Supplier side mergers

From the supplier perspective, the thing that has been noticeably absent from the scene has been a parallel consolidation in suppliers and industry capacity to accompany the shrinking customer base. Real profitability and long term viability for the service sector can only come from consolidation. He said the concept that the cycle is down this year but will rebound next year is not a viable approach to a healthy business in the 21st century.

While acquisition among service companies has brought a lot of new technology and capabilities in house over the past few years, this is not the type of merger Burton is referring to. These deals were, for the most part, acquisitions by the large service companies of smaller, key players. What Burton is looking for would be similar to what has occurred among the drilling companies. Larger, integrated provi-ders coming together to further reduce fixed costs and, more importantly, according to Burton, provide a unified front to avoid exploitation by a shrinking customer base.

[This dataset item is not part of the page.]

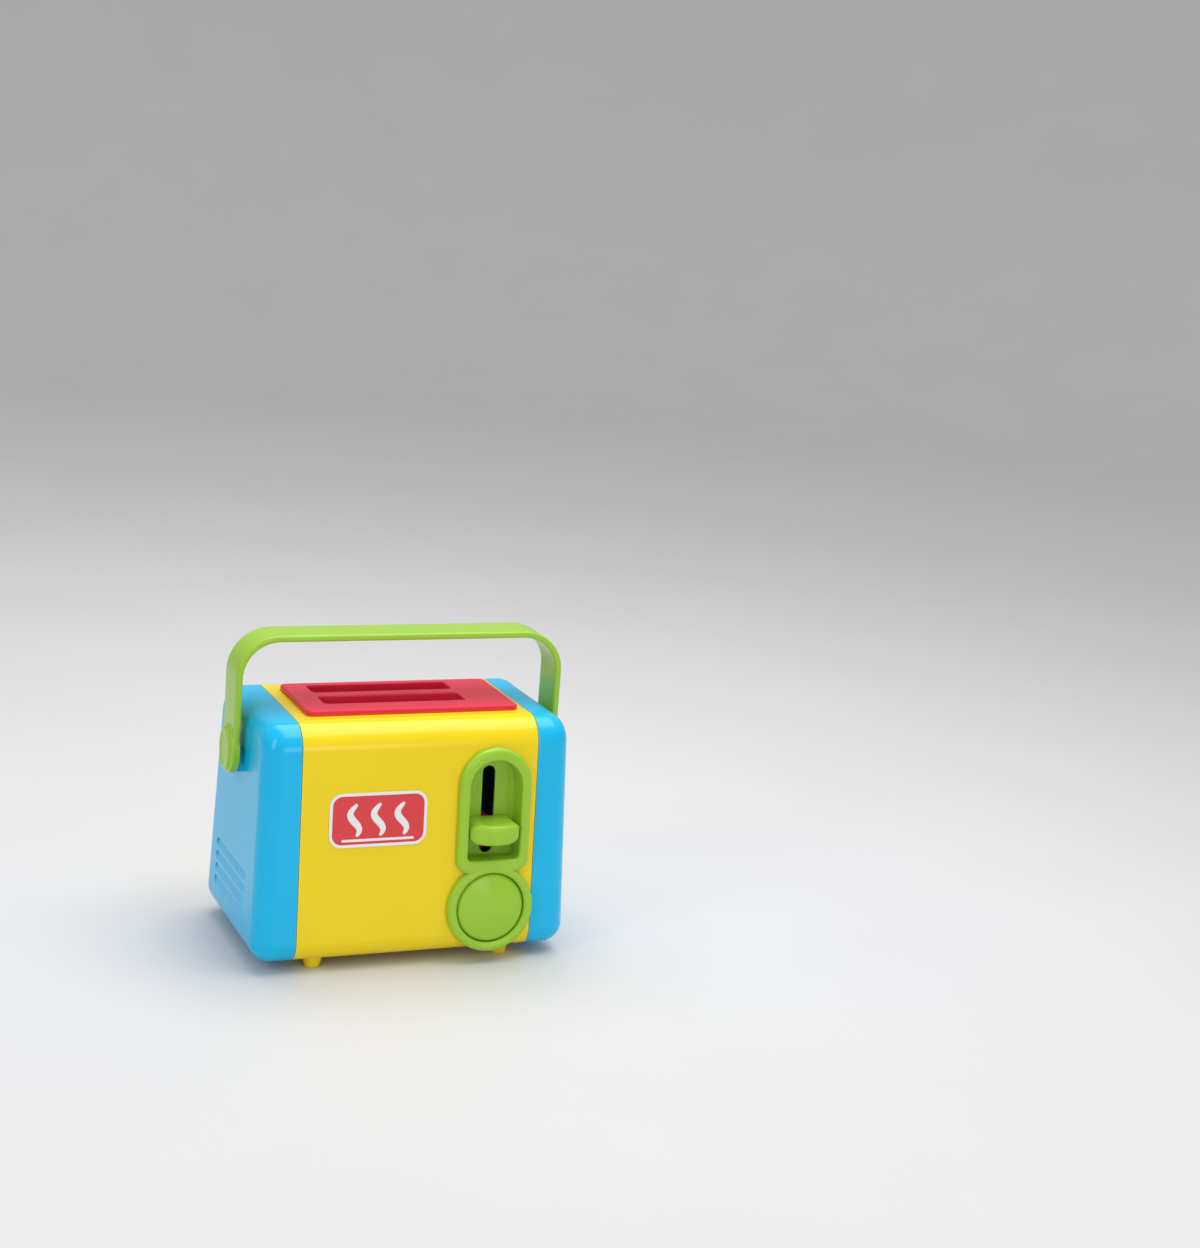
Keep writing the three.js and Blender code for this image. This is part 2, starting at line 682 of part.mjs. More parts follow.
// Control bezel: an arch with the lever's pocket above a ring with the button's well
function controlBezel() {
  const face = [[0, -endEdgeRadius], ...roundedTop(bezelProud, bezelEdge, 3)];
  const archPlate = stack(arch(archWidth, archBottom, archTop, archCorner), face, outwards);
  const ringPlate = stack(ringOutline(ringRadius), face, outwards);
  const bodyClear = inFront(stack(bodyLoop, [[-gap, -bodyWidth], [-gap, bodyWidth]], alongX));
  const rim = cut(join(archPlate, ringPlate), bodyClear);
  const root = 2 * gap;
  const tub = stack(pocket, [[-bezelWall, -pocketDepth - bezelWall], [-bezelWall, root]], outwards);
  const collar = prism(ringOutline(collarRadius), collarEnd, root, outwards);
  const pocketCut = stack(pocket, [[0, -pocketDepth], ...flare(bezelProud, pocketLip)], outwards);
  const well = prism(ringOutline(buttonRadius + buttonGap), -collarDepth, bezelProud + past, outwards);
  const leverSlot = prism(
    rectangle(
      controlX - leverSlotWidth / 2,
      controlX + leverSlotWidth / 2,
      pocketBottom + leverSlotFoot,
      armLow + armHeight + leverTravel + leverSlotPlay,
      leverSlotWidth / 2 - hair,
      5,
    ),
    -pocketDepth - bezelWall - past,
    past - pocketDepth,
    outwards,
  );
  const stemHole = prism(
    ringOutline(stemRadius + pinGap, roundSides),
    collarEnd - past,
    past - collarDepth,
    outwards,
  );
  const pilotEnd = screwCover - gap - bezelProud;
  const pilots = bezelScrewPlaces.map(([x, v]) =>
    bar(screwRadius + pinGap, vec(x, past, v), vec(x, pilotEnd, v), boltSides),
  );
  return cut(join(rim, tub, collar), pocketCut, well, leverSlot, stemHole, ...pilots);
}
place("control_bezel", controlBezel(), greenPlastic, front);
bezelScrewPlaces.forEach(([x, v], i) => {
  place(
    `bezel_screw_${i + 1}`,
    screw(vec(x, wall + gap, v), vec(0, -1, 0), bezelScrewLength),
    steel,
    front,
  );
});

// Release button with its stem, the stem's clip and its spring
function releaseButton() {
  const outline = ringOutline(buttonRadius);
  const domeSteps = 4;
  const dome = Array.from({ length: domeSteps }, (_, k) => {
    const share = (k + 1) / domeSteps;
    const inset = buttonRound + share * (buttonRadius - buttonRound - buttonCrown);
    return [inset, buttonEdge + buttonDome * Math.sin((share * Math.PI) / 2)];
  });
  const skirtEnd = buttonEdge - buttonSkirt;
  const rim = [[0, skirtEnd], [0, buttonEdge - buttonRound], [buttonRound, buttonEdge]];
  const disc = stack(outline, [...rim, ...dome], outwards);
  const underneath = prism(ringOutline(buttonRadius - wall), skirtEnd - past, buttonEdge - wall, outwards);
  const stem = stack(
    ringOutline(stemRadius, roundSides),
    [[stemRadius - stemTipRadius, -stemLength], [0, stemTipLength - stemLength], [0, buttonEdge]],
    outwards,
  );
  const clipHigh = collarEnd - buttonTravelOut - gap;
  const clipLow = clipHigh - clipThickness;
  const grooveRadius = stemRadius - grooveDepth;
  const groove = cut(
    prism(ringOutline(stemRadius + past, roundSides), clipLow - gap, clipHigh + gap, outwards),
    prism(ringOutline(grooveRadius, roundSides), clipLow - past, clipHigh + past, outwards),
  );
  const clip = cut(
    prism(ringOutline(clipRadius, roundSides), clipLow, clipHigh, outwards),
    prism(ringOutline(grooveRadius + gap, roundSides), clipLow - past, clipHigh + past, outwards),
  );
  return { button: cut(join(cut(disc, underneath), stem), groove), clip };
}
const { button, clip } = releaseButton();
place("release_button", button, greenPlastic, front);
place("button_clip", clip, springSteel, front);
const springLow = -collarDepth + gap + buttonWire;
const springHigh = buttonEdge - wall - gap - buttonWire;
const buttonSpring = new Helix(buttonSpringRadius, springHigh - springLow, buttonCurls, (u, v, along) =>
  vec(controlX + u, -springLow - along, ringHeight + v),
);
place("button_spring", wire(buttonSpring, buttonWire, buttonCurls * curlSteps), springSteel, front);

// Lever knob: rounded at the front, in the pocket at the back, with a socket for the arm
const pocketFloor = onFront(0, -pocketDepth, knobLow).y;
const knobBack = pocketFloor - slideGap;
const knobFront = onFront(0, knobReach, knobLow + knobHeight / 2).y;
const armFront = knobBack - tangLength;

function leverKnob() {
  const half = pocketWidth / 2 - slideGap;
  const shoulder = (knobFront + knobBack) / 2;
  const outline = (inset) => {
    const nose = Array.from({ length: noseSteps + 1 }, (_, k) => {
      const angle = Math.PI * (1 + k / noseSteps);
      const reach = shoulder - knobFront - inset;
      return [controlX + (half - inset) * Math.cos(angle), shoulder + reach * Math.sin(angle)];
    });
    return [...nose, [controlX + half - inset, knobBack], [controlX - half + inset, knobBack]];
  };
  const high = knobLow + knobHeight;
  const topEdge = roundedTop(high, knobEdge, 3);
  const lowEdge = roundedTop(-knobLow, knobEdge, 3).map(([inset, height]) => [inset, -height]).reverse();
  const body = stack(outline, [...lowEdge, ...topEdge], alongZ);
  const sides = rectangle(controlX - half, controlX + half, knobLow, high, knobCorner, 5);
  const silhouette = prism(sides, knobFront - past, knobBack + past, alongY);
  const socket = box(
    controlX - armThickness / 2 - gap,
    controlX + armThickness / 2 + gap,
    armFront - gap,
    knobBack + past,
    armLow - gap,
    armLow + armHeight + gap,
  );
  return cut(body.intersect(silhouette), socket);
}
place("lever_knob", leverKnob(), greenPlastic);

// Toast carriage: two trays, two bushes on the rods, the lever's arm and the catch
function toastCarriage() {
  const half = slotLength / 2 - trayEndPlay;
  const [trayX0, trayX1] = [slotX - half, slotX + half];
  const lipTop = trayHigh + trayLip;
  const lips = slotYs.flatMap((y) =>
    [-1, 1].map((side) => {
      const outer = y + side * (slotWidth / 2 - trayPlay);
      const inner = outer - side * trayLipWall;
      return box(trayX0, trayX1, Math.min(outer, inner), Math.max(outer, inner), trayLow, lipTop);
    }),
  );
  const trayY0 = slotYs[0] - slotWidth / 2 + trayPlay;
  const trayY1 = slotYs[1] + slotWidth / 2 - trayPlay;
  const floor = box(trayX0, trayX1, trayY0, trayY1, trayLow, trayHigh);
  const bushes = rodXs.map((x) => post(bushRadius, x, rodY, trayLow, trayLow + bushHeight));
  const bridge = box(rodXs[0], rodXs[1], rodY - bridgeWidth / 2, rodY + bridgeWidth / 2, trayLow, lipTop);
  const bridgeGap = box(trayX0, trayX1, rodY - bridgeWidth, rodY + bridgeWidth, trayHigh, lipTop + past);
  const armTop = armLow + armHeight;
  const arm = [
    [rodY, trayLow],
    [rodY, armTop],
    [armFront, armTop],
    [armFront, armLow],
    [rodY - armRoot, armLow],
    [rodY - armRoot, trayLow],
  ];
  const catchFront = pin.y - catchThickness / 3;
  const catchBack = catchFront + catchThickness;
  const catchTip = pin.y - hookReach + catchClear;
  const catchTop = pin.z + hookRise - catchDip;
  const catchOutline = [
    [catchBack, armLow + past],
    [catchFront, armLow + past],
    [catchFront, catchTop],
    [catchTip, catchTop],
    [catchTip, catchTop - catchDrop / 2],
    [catchFront, catchTop - catchDrop],
    [catchBack, catchTop - catchDrop],
  ];
  const armBlade = blade(arm, controlX, armThickness);
  const catchBlade = blade(catchOutline, controlX, armThickness);
  const bores = rodXs.map((x) => post(rodRadius + pinGap, x, rodY, 0, bodyTop));
  return cut(join(cut(join(floor, bridge), bridgeGap), ...lips, ...bushes, armBlade, catchBlade), ...bores);
}
place("toast_carriage", toastCarriage(), redPlastic);

// Guide rods between the base and the panel, each with a lift spring under its bush
rodXs.forEach((x, i) => {
  const side = ["left", "right"][i];
  place(`guide_rod_${side}`, post(rodRadius, x, rodY, baseTop + gap, panelLow - rodSocket - gap), steel);
  const low = bossTop + gap + liftWire;
  const length = trayLow - gap - liftWire - low;
  const radius = (rodRadius + bushRadius) / 2;
  const curl = new Helix(radius, length, liftCurls, (u, v, along) => vec(x + u, rodY + v, low + along));
  place(`lift_spring_${side}`, wire(curl, liftWire, liftCurls * curlSteps), springSteel);
});

// Latch: a hook on a pin, turned by the button's stem and returned by a torsion spring
function latchHook() {
  const half = latchThickness / 2;
  const tailEnd = stemTip.z - latchTail;
  const hookFront = pin.y - hookReach;
  const bladeFront = hookFront - hookNose - latchThickness;
  const bladeBack = bladeFront + latchThickness;
  const hookLow = pin.z + hookRise;
  const outline = [
    [pin.y - half, tailEnd],
    [pin.y + half, tailEnd],
    [pin.y + half, pin.z + half],
    [bladeBack, pin.z + latchShoulder],
    [bladeBack, hookLow],
    [hookFront, hookLow],
    [hookFront - hookNose, hookLow + hookHeight],
    [bladeFront, hookLow + hookHeight],
    [bladeFront, pin.z + latchShoulder - half],
    [pin.y - half, pin.z - half],
  ];
  const hubEnds = [-1, 1].map((side) => vec(controlX + (side * latchWidth) / 2, pin.y, pin.z));
  const lugTop = pin.z - lugDrop;
  const lugFar = cheekInner - 2 * gap;
  const lug = sideBox(1, latchWidth / 2 - past, lugFar, pin.y - half, stopFace, lugTop - lugHeight, lugTop);
  return cut(join(blade(outline, controlX, latchWidth), bar(latchHub, ...hubEnds), lug), pinHole);
}
place("latch_hook", latchHook(), steel);
const pinEnds = [-1, 1].map((side) => vec(controlX + side * cheekOuter, pin.y, pin.z));
const latchPin = bar(pinRadius, ...pinEnds);
place("latch_pin", latchPin, steel);

function latchSpring() {
  const bearing = stopFace + gap + latchWire;
  const first = controlX + latchWidth / 2 + gap + 2 * latchWire;
  const last = controlX + cheekInner - gap - latchWire;
  const length = last - first;
  const coil = new Helix(bearing - pin.y, length, latchCurls, (u, v, along) =>
    vec(first + along, pin.y + u, pin.z - v),
  );
  const path = new THREE.CurvePath();
  path.add(new THREE.LineCurve3(vec(first, bearing, pin.z + cheekRise), coil.getPoint(0)));
  path.add(coil);
  path.add(new THREE.LineCurve3(coil.getPoint(1), vec(last, bearing, pin.z - lugDrop - lugHeight)));
  return wire(path, latchWire, (latchCurls + 1) * curlSteps * 2);
}
place("latch_spring", latchSpring(), springSteel);

// Carry handle: a flat band bent into a bail, with ears and pegs, and what holds the pegs
const pivotScrewRadius = screwRadius * pivotScrewScale;

function carryHandle() {
  const half = bandWidth / 2;
  const middle = pivotHeight + earRise;
  const bandLoop = (reach, low, high, radius) => (inset) => {
    const [a, b] = [inset - reach, reach - inset];
    const radii = [leastRadius, leastRadius, radius - inset, radius - inset];
    return roundedLoop([[a, low], [b, low], [b, high - inset], [a, high - inset]], radii, 6);
  };
  const edges = (side) => {
    const near = roundedTop(half, bandEdge, 2, side);
    return [...near.map(([inset, height]) => [inset, -height]).reverse(), ...near];
  };
  const outer = stack(bandLoop(armOuter, middle, handleTop, bandCorner), edges(1), alongY);
  const innerTop = handleTop - bandThickness;
  const innerLow = middle - 2 * bandEdge;
  const inner = stack(
    bandLoop(armInner, innerLow, innerTop, bandCorner - bandThickness),
    [[-bandEdge, -half - past], ...edges(-1), [-bandEdge, half + past]],
    alongY,
  );
  const earFace = armInner + earThickness;
  const ear = stack(
    oval(0, middle, earWidth / 2, earHeight / 2, earSides),
    [[0, armInner], ...roundedTop(earFace, earEdge, 2)],
    alongX,
  );
  const pad = stack(
    oval(0, middle, padWidth / 2, padHeight / 2, earSides),
    [[0, armInner + past], ...roundedTop(earFace + padThickness, padEdge, 2)],
    alongX,
  );
  const peg = axle(pegRadius, pegEnd, armInner + past);
  const pilot = axle(pivotScrewRadius + pinGap, pegEnd - past, armInner - past, boltSides);
  const side = join(ear, pad, peg);
  return cut(join(cut(outer, inner), side, mirrored(side)), pilot, mirrored(pilot));
}
place("carry_handle", carryHandle(), greenPlastic);

const washerOuter = pegEnd - gap;
const washerInner = washerOuter - washerThickness;
const washer = cut(
  axle(washerRadius, washerInner, washerOuter),
  axle(pivotScrewRadius + pinGap, washerInner - past, washerOuter + past, boltSides),
);
const screwSeat = vec(washerInner - gap, 0, pivotHeight);
const pivotScrew = screw(screwSeat, vec(1, 0, 0), pegLength - past, pivotScrewScale);
place("pivot_washer_right", washer, steel);
place("pivot_washer_left", mirrored(washer), steel);
place("pivot_screw_right", pivotScrew, steel);
place("pivot_screw_left", mirrored(pivotScrew), steel);

// Label on the front, a plain rounded plate
const label = prism(
  rectangle(
    labelX - labelWidth / 2,
    labelX + labelWidth / 2,
    labelLow,
    labelLow + labelHeight,
    labelCorner,
    5,
  ),
  gap,
  gap + labelThickness,
  outwards,
);
place("front_label", label, labelPaper, front);

// The box is centred on Y: the knob stands out further than the back
toaster.position.y = -(knobFront + halfDepthAt(underside + bottomEdgeRadius)) / 2;

export default toaster;
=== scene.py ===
import math

import bmesh
import bpy
from bpy.props import FloatProperty, FloatVectorProperty, IntProperty, PointerProperty
from bpy.types import NodeSocket, Operator, Panel, PropertyGroup
from mathutils import Matrix, Vector


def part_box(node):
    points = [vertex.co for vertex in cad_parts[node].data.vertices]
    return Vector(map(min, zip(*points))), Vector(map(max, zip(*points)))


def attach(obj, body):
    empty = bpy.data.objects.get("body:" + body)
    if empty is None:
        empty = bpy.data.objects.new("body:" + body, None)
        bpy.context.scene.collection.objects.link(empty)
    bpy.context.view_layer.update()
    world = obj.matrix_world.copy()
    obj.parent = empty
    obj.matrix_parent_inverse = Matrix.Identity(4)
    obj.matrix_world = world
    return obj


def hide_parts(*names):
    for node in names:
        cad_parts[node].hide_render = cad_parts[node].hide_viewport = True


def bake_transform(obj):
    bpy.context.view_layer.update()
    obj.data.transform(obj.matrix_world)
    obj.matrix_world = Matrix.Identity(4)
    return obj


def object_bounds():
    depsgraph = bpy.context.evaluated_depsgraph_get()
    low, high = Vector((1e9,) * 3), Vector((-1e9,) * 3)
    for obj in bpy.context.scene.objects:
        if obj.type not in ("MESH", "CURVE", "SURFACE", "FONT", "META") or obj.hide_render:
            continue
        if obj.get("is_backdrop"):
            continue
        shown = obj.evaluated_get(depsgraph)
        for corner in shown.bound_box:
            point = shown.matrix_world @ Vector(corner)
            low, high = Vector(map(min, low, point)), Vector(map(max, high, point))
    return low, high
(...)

Burton said it is a mistake to look at a merger strictly in terms of synergy. While there will be some cost savings by eliminating redundancy, the idea that the one big company will run more efficiently that the two smaller ones simply has not been borne out in fact. The real drivers are final company size, matching capacity to industry needs, and streamlining of operations. By increasing the scope of a service company and at the same time reducing the number of competitors for the larger contract service company, mergers would insulate and protect this sector of the market, guaranteeing a stronger negotiating position and supporting reasonable profits. Otherwise, the service companies will become increasingly unprofitable as they fight amongst themselves for a dwindling number of contracts.

"Bad things are just going to get worse, if major changes aren't made," Burton said.